Anyone who needs to write for reading level can benefit from Evans’s section on readability. In these pages, he discusses the following tools:

  • Flesch Reading Ease index
  • Flesch-Kincaid grade level
  • Dale-Chall formula
  • Gunning fog index

Evans provides an evenhanded assessment of how these tools can help writers while also warning that the tools are blind to meaning and can’t address the thing writers must worry about most: placing “the right words in the right order.”

Shortcuts

In one chapter, Evans offers 10 shortcuts for making your writing clear, addressing active and passive voice, adjectives and adverbs, prepositions, and other such trouble spots.

It’s the kind of chapter anyone can read out of context and walk away with a pocketful of valuable advice.

Brains!

In another chapter, Evans tackles zombies, flesh-eaters, and pleonasms.

Also referred to as nominalizations, smothered verbs, or controverted verbs, zombies manifest themselves in nouns that have devoured verbs: implementation, authorization, etc.

Evans offers a survival guide for dealing with them.

Also plaguing the writing world is language that sucks the life out of text, and Evans provides a six-page list that helps deal with these flesh-eaters. A handy reference, the list is broken into flesh-eaters (“We are in receipt of”) and preferred usages (“We received”).

On pleonasms (redundancies), Evans offers nine pages of examples, with italics indicating words that can be struck out (“complete monopoly”).

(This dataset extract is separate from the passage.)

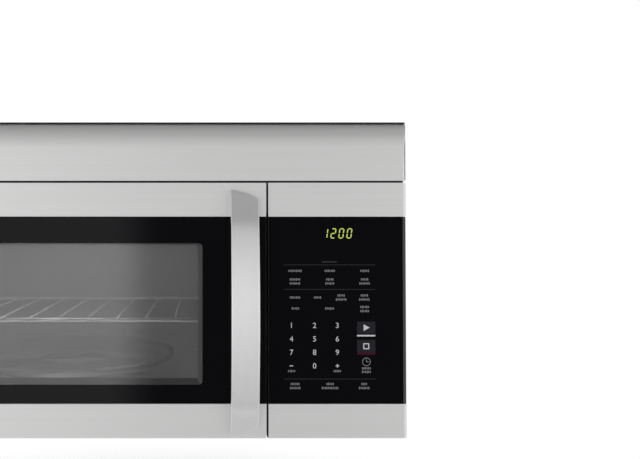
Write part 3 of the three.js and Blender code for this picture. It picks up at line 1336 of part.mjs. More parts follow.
function doorFrame() {
  const body = join(steppedBody(LEFT, DOOR_RIGHT, FRAME_BACK, -1), doorSkirt());
  const margin = 12;
  const windowWay = alongY(
    rectangle(WINDOW_LEFT - margin, WINDOW_BOTTOM - margin, WINDOW_RIGHT + margin, WINDOW_TOP + margin, 6),
    FACE - 5,
    FRAME_BACK + 5,
  );
  const pocketSide = LATCH_THICK / 2 + 1;
  const pocket = block(
    LATCH_X - pocketSide,
    FACE + 9,
    LATCH_BOTTOM - 6,
    LATCH_X + pocketSide,
    DOOR_BACK + 1,
    LATCH_TOP + SPRING_LENGTH + 2 * (FIT + SPRING_WIRE),
  );
  const notch = hingeNotch();
  const pinR = HINGE_PIN_R + FIT;
  const lowHole = rod(pinR, LOWER_HINGE_Z, LOWER_HINGE_Z + HINGE_PIN_LENGTH + 5, 16);
  const highHole = rod(pinR, UPPER_HINGE_Z - HINGE_PIN_LENGTH - 3, DOOR_TOP + 1, 16);
  const holes = [lowHole, highHole].map((hole) => hole.translate(HINGE_X, HINGE_Y, 0));
  return cut(body, windowWay, pocket, notch, ...holes);
}

const LOWER_HINGE_Z = 2;
const UPPER_HINGE_Z = DOOR_TOP + (SEAM - HINGE_SHEET) / 2;

/** The corner of the door's foot that is left open for the lower hinge to turn in. */
const hingeNotch = () =>
  block(LEFT - 1, HINGE_Y - HINGE_EAR_R - 1.5, -1, LEFT + 38, FLANGE_FACE, LOWER_HINGE_Z + HINGE_SHEET + 1);

function doorTrim(z0, z1, fold) {
  return cut(trimStrip(LEFT, DOOR_RIGHT, z0, z1, -1, fold), hingeNotch());
}

function doorGlass() {
  const plan = rectangle(LEFT + CORNER + 2 * FIT, GLASS_BOTTOM, DOOR_RIGHT - GLASS_SIDE_GAP, GLASS_TOP, 1);
  return alongY(plan, FACE + FIT / 2, FACE + GLASS_THICK);
}

/** The pressed inner panel with its choke channel and the land round the window. */
function doorChoke() {
  const { x0, x1, z0, z1 } = chokeLimits();
  const front = FRAME_BACK + FIT;
  const inset = CHOKE_CHANNEL + CHOKE_SHEET;
  const landBack = DOOR_BACK - LAND_SINK;
  const windowHole = opening(WINDOW_LEFT, WINDOW_BOTTOM, WINDOW_RIGHT, WINDOW_TOP, WINDOW_CORNER);
  const skin = alongY(ringShape(x0, z0, x1, z1, inset + CHOKE_SHEET, 4), front, front + CHOKE_SHEET);
  const outerWall = alongY(ringShape(x0, z0, x1, z1, CHOKE_SHEET, 4), front, DOOR_BACK);
  const innerWall = alongY(
    ringShape(x0 + inset, z0 + inset, x1 - inset, z1 - inset, CHOKE_SHEET, 3),
    front,
    DOOR_BACK,
  );
  const land = pierced(rectangle(x0 + inset, z0 + inset, x1 - inset, z1 - inset, 3), windowHole);
  return join(skin, outerWall, innerWall, alongY(land, landBack - CHOKE_SHEET, landBack));
}

function chokeCover() {
  const { x0, x1, z0, z1 } = chokeLimits();
  const gap = CHOKE_SHEET + FIT;
  const plan = ringShape(x0 + gap, z0 + gap, x1 - gap, z1 - gap, CHOKE_CHANNEL - 2 * FIT, 3);
  return alongY(plan, DOOR_BACK - 2, DOOR_BACK - FIT);
}

function windowScreen() {
  const plan = rectangle(
    WINDOW_LEFT - LAND_WIDTH,
    WINDOW_BOTTOM - LAND_WIDTH,
    WINDOW_RIGHT + LAND_WIDTH,
    WINDOW_TOP + LAND_WIDTH,
    3,
  );
  const back = DOOR_BACK - LAND_SINK - CHOKE_SHEET - FIT;
  return alongY(plan, back - SCREEN_SHEET, back);
}

function innerGlass() {
  const { x0, x1, z0, z1 } = chokeLimits();
  const inset = CHOKE_CHANNEL + 2 * CHOKE_SHEET + FIT;
  const plan = rectangle(x0 + inset, z0 + inset, x1 - inset, z1 - inset, 3);
  const front = DOOR_BACK - LAND_SINK + FIT;
  return alongY(plan, front, front + INNER_GLASS);
}

/** The handle: a flat bar bowed away from the door, its ends cut on the slant. */
function handle() {
  const x1 = DOOR_RIGHT - HANDLE_RIGHT_IN;
  const x0 = x1 - HANDLE_WIDTH;
  const low = HANDLE_BOTTOM;
  const high = HANDLE_BOTTOM + HANDLE_LENGTH;
  const middle = (low + high) / 2;
  const seat = FACE - FIT;
  const out = (stand) => FACE - stand;
  const front = new THREE.CatmullRomCurve3(
    [
      [HANDLE_RISE, low],
      [(HANDLE_RISE + HANDLE_KNEE) / 2, low + HANDLE_RAMP / 2],
      [HANDLE_KNEE, low + HANDLE_RAMP],
      [HANDLE_STAND, middle],
      [HANDLE_KNEE, high - HANDLE_RAMP],
      [(HANDLE_RISE + HANDLE_KNEE) / 2, high - HANDLE_RAMP / 2],
      [HANDLE_RISE, high],
    ].map(([stand, z]) => new THREE.Vector3(out(stand), z, 0)),
    false,
    "centripetal",
  );
  const section = new THREE.Shape();
  section.moveTo(seat, low);
  front.getPoints(18).forEach((p) => section.lineTo(p.x, p.y));
  section.lineTo(seat, high).lineTo(seat, high - HANDLE_FOOT);
  const inner = out(HANDLE_STAND - HANDLE_THICK);
  const shoulder = out(HANDLE_KNEE - HANDLE_THICK + 3);
  section.lineTo(shoulder, high - HANDLE_RAMP - 3);
  section.quadraticCurveTo(inner, middle + HANDLE_LENGTH / 5, inner, middle);
  section.quadraticCurveTo(inner, middle - HANDLE_LENGTH / 5, shoulder, low + HANDLE_RAMP + 3);
  section.lineTo(seat, low + HANDLE_FOOT).lineTo(seat, low);
  const bar = alongX(section, x0, x1, 8, HANDLE_BEVEL);
  const outline = new THREE.Shape();
  const [across, up] = HANDLE_BEND;
  outline.moveTo(x0, high).lineTo(x0, low);
  outline.quadraticCurveTo(x0 + across, low + up, x1, low + HANDLE_SLANT);
  outline.lineTo(x1, high - HANDLE_SLANT);
  outline.quadraticCurveTo(x0 + across, high - up, x0, high);
  return common(bar, alongY(outline, FACE - HANDLE_STAND - 10, FACE + 5, 8));
}

/** The double hook that holds the door shut, sliding up and down inside the door's right stile. */
function latchHooks() {
  const y0 = FACE + 11;
  const y1 = FRAME_BACK - 2;
  const profile = new THREE.Shape();
  const tip = DOOR_BACK + HOOK_REACH;
  profile.moveTo(y0, LATCH_BOTTOM - 4);
  profile.lineTo(y1, LATCH_BOTTOM - 4).lineTo(y1, LATCH_BOTTOM + 2).lineTo(tip - 9, LATCH_BOTTOM + 2);
  profile.lineTo(tip - 9, LATCH_BOTTOM - HOOK_NOSE).lineTo(tip - 3, LATCH_BOTTOM - HOOK_NOSE);
  profile.lineTo(tip, LATCH_BOTTOM + 4).lineTo(tip - 4, LATCH_BOTTOM + HOOK_HEIGHT);
  profile.lineTo(y1, LATCH_BOTTOM + HOOK_HEIGHT);
  const upper = LATCH_TOP - HOOK_HEIGHT;
  profile.lineTo(y1, upper + 2).lineTo(tip - 9, upper + 2).lineTo(tip - 9, upper - HOOK_NOSE);
  profile.lineTo(tip - 3, upper - HOOK_NOSE).lineTo(tip, upper + 4).lineTo(tip - 4, LATCH_TOP);
  profile.lineTo(y0, LATCH_TOP).lineTo(y0, LATCH_BOTTOM - 4);
  return alongX(profile, LATCH_X - LATCH_THICK / 2, LATCH_X + LATCH_THICK / 2);
}

/** The coil spring above the hooks: one unbroken wire, its ends cut square. */
function latchSpring() {
  const perTurn = 8;
  const radius = LATCH_THICK / 2 - SPRING_WIRE;
  const steps = SPRING_TURNS * perTurn;
  const points = Array.from({ length: steps + 1 }, (_, i) => {
    const angle = (2 * Math.PI * i) / perTurn;
    const z = LATCH_TOP + FIT + SPRING_WIRE + (SPRING_LENGTH * i) / steps;
    return new THREE.Vector3(LATCH_X + radius * Math.cos(angle), FACE + 15 + radius * Math.sin(angle), z);
  });
  const section = circle(0, 0, SPRING_WIRE);
  const extrudePath = new THREE.CatmullRomCurve3(points);
  return new THREE.ExtrudeGeometry(section, { steps, extrudePath, bevelEnabled: false, curveSegments: 2.5 });
}

/** A hinge plate with its riveted pin; pinDown is true for the upper one. */
function hinge(z, pinDown) {
  const tabTop = z + HINGE_SHEET;
  const arm = new THREE.Shape();
  const half = HINGE_EAR_R;
  const back = FLANGE_FACE - FIT;
  arm.moveTo(HINGE_X - half, HINGE_Y).absarc(HINGE_X, HINGE_Y, half, Math.PI, 2 * Math.PI);
  arm.lineTo(HINGE_X + HINGE_TAB_WIDTH, back).lineTo(HINGE_X - half + HINGE_TAPER, back);
  arm.lineTo(HINGE_X - half, HINGE_Y);
  const plate = alongZ(arm, z, tabTop, 5);
  const pinEnds = pinDown ? [z - HINGE_PIN_LENGTH, z + 0.5] : [tabTop - 0.5, tabTop + HINGE_PIN_LENGTH];
  const pin = rod(HINGE_PIN_R, ...pinEnds, 16).translate(HINGE_X, HINGE_Y, 0);
  return join(plate, pin);
}

/** The upright tab that screws a hinge to the cabinet's front. */
const hingeTab = (z0, z1) =>
  block(
    HINGE_X - HINGE_EAR_R + HINGE_TAPER,
    FLANGE_FACE - FIT - HINGE_SHEET,
    z0,
    HINGE_X + HINGE_TAB_WIDTH,
    FLANGE_FACE - FIT,
    z1,
  );

function buildDoor(door) {
  piece(door, "door_frame", doorFrame(), BLACK_PLASTIC);
  piece(door, "door_top_trim", doorTrim(DOOR_TOP - TOP_TRIM, DOOR_TOP, 1), STAINLESS);
  piece(door, "door_bottom_trim", doorTrim(0, BOTTOM_TRIM, -1), STAINLESS);
  piece(door, "door_glass", doorGlass(), BLACK_GLASS);
  piece(door, "door_choke", doorChoke(), CAVITY_PAINT);
  piece(door, "choke_cover", chokeCover(), BLACK_PLASTIC);
  piece(door, "window_screen", windowScreen(), BLACK_PLASTIC);
  piece(door, "inner_glass", innerGlass(), CLEAR_GLASS);
  piece(door, "handle", handle(), POLISHED);
  piece(door, "latch_hooks", latchHooks(), GREY_PLASTIC);
  piece(door, "latch_spring", latchSpring(), GALVANISED);
}

function buildHinges(cabinet) {
  const low = join(hinge(LOWER_HINGE_Z, false), hingeTab(LOWER_HINGE_Z, LOWER_HINGE_Z + HINGE_TAB));
  const high = join(hinge(UPPER_HINGE_Z, true), hingeTab(UPPER_HINGE_Z - HINGE_TAB, UPPER_HINGE_Z + HINGE_SHEET));
  piece(cabinet, "lower_hinge", low, GALVANISED);
  piece(cabinet, "upper_hinge", high, GALVANISED);
}

// ---------- latch board ----------
/** The moulded board behind the flange that the hooks drop into, open at each hook. */
function latchBoard() {
  const x0 = LATCH_X - LATCH_THICK / 2 - HOOK_GAP - 5;
  const x1 = LATCH_X + LATCH_THICK / 2 + HOOK_GAP + 5;
  const y0 = WALL_FRONT;
  const y1 = DOOR_BACK + HOOK_REACH + 9;
  const body = block(x0, y0, LATCH_BOTTOM - 22, x1, y1, LATCH_TOP + 22);
  const ways = [LATCH_BOTTOM, LATCH_TOP - HOOK_HEIGHT].map((z) =>
    block(
      LATCH_X - LATCH_THICK / 2 - HOOK_GAP,
      y0 - 2,
      z - HOOK_NOSE - HOOK_GAP,
      LATCH_X + LATCH_THICK / 2 + HOOK_GAP,
      y1 - 6,
      z + HOOK_HEIGHT + LATCH_TRAVEL + HOOK_GAP,
    ),
  );
  const middle = block(x0 - 1, y0 + 6, LATCH_BOTTOM + 34, x1 - 5, y1 + 1, LATCH_TOP - 44);
  return cut(body, middle, ...ways);
}

function interlockSwitch() {
  const body = alongX(rectangle(0, 0, 26, 16, 1), 0, 9);
  const lever = alongX(
    new THREE.Shape([
      new THREE.Vector2(2, -0.5),
      new THREE.Vector2(24, -3),
      new THREE.Vector2(24, -2),
      new THREE.Vector2(2, 0.5),
    ]),
    2.5,
    6.5,
  );
  const pins = [4, 12, 20].map((y) => block(3, y, 15, 6, y + 1, 22));
  return join(body, lever, ...pins);
}

function buildLatchBoard(cabinet) {
  piece(cabinet, "latch_board", latchBoard(), GREY_PLASTIC);
  const x = LATCH_X + LATCH_THICK / 2 + HOOK_GAP + 5 + FIT;
  const heights = { interlock_switch_upper: LATCH_TOP - 26, interlock_switch_lower: LATCH_BOTTOM + 6 };
  for (const [name, z] of Object.entries(heights)) {
    piece(cabinet, name, interlockSwitch(), BLACK_PLASTIC).position.set(x, WALL_FRONT + 6, z);
  }
}

// ---------- assembly ----------
const microwave = new THREE.Group();
microwave.position.z = -HEIGHT / 2;
const cabinet = new THREE.Group();
const door = new THREE.Group();
microwave.add(cabinet, door);
buildCasing(cabinet);
buildCavity(cabinet);
buildTurntable(cabinet);
buildVent(cabinet);
buildBlower(cabinet);
buildDuct(cabinet);
buildBay(cabinet);
buildControls(cabinet);
buildLatchBoard(cabinet);
buildHinges(cabinet);
buildDoor(door);

export default microwave;
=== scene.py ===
"""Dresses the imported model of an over-the-range microwave and lights it for a product picture."""

from __future__ import annotations

import json
import logging
import math
from collections.abc import Iterable, Sequence
from dataclasses import dataclass
from enum import Enum
from functools import cache

import bmesh
import bpy
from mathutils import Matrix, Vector
from mathutils.geometry import tessellate_polygon

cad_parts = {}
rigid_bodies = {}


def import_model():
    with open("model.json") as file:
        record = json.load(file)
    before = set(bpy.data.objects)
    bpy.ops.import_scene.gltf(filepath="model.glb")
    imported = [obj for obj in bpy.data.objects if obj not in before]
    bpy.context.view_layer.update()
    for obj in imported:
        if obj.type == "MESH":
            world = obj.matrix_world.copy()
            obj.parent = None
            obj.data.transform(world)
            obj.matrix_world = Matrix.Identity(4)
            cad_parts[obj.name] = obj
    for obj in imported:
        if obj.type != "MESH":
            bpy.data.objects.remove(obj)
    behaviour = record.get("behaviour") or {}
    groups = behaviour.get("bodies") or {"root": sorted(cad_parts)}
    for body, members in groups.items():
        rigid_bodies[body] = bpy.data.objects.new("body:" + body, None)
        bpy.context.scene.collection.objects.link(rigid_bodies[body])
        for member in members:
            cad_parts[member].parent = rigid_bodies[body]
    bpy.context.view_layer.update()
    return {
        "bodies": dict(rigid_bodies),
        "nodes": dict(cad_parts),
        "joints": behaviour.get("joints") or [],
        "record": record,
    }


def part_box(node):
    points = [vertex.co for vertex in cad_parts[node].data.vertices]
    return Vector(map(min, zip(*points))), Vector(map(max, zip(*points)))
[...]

He then ends the chapter with seven pages of cliches you want to avoid.

In another chapter, Evans looks at word meanings that have become muddled over time, clarifying usage for words such as dilemma, entomb, and loan/lend.

Bibliography

One of the benefits of books on writing is that they reference other books on writing, so the bibliography serves as a good must-read list. Such is the case here, and readers will also want to check out the blog list for sites to keep tabs on.

Final Take

When copy editors at long-running institutions are losing jobs in the interest of the bottom line, this seems as good a time as any to remind the world that writing and editing matter.

Evans does this, and he does it clearly.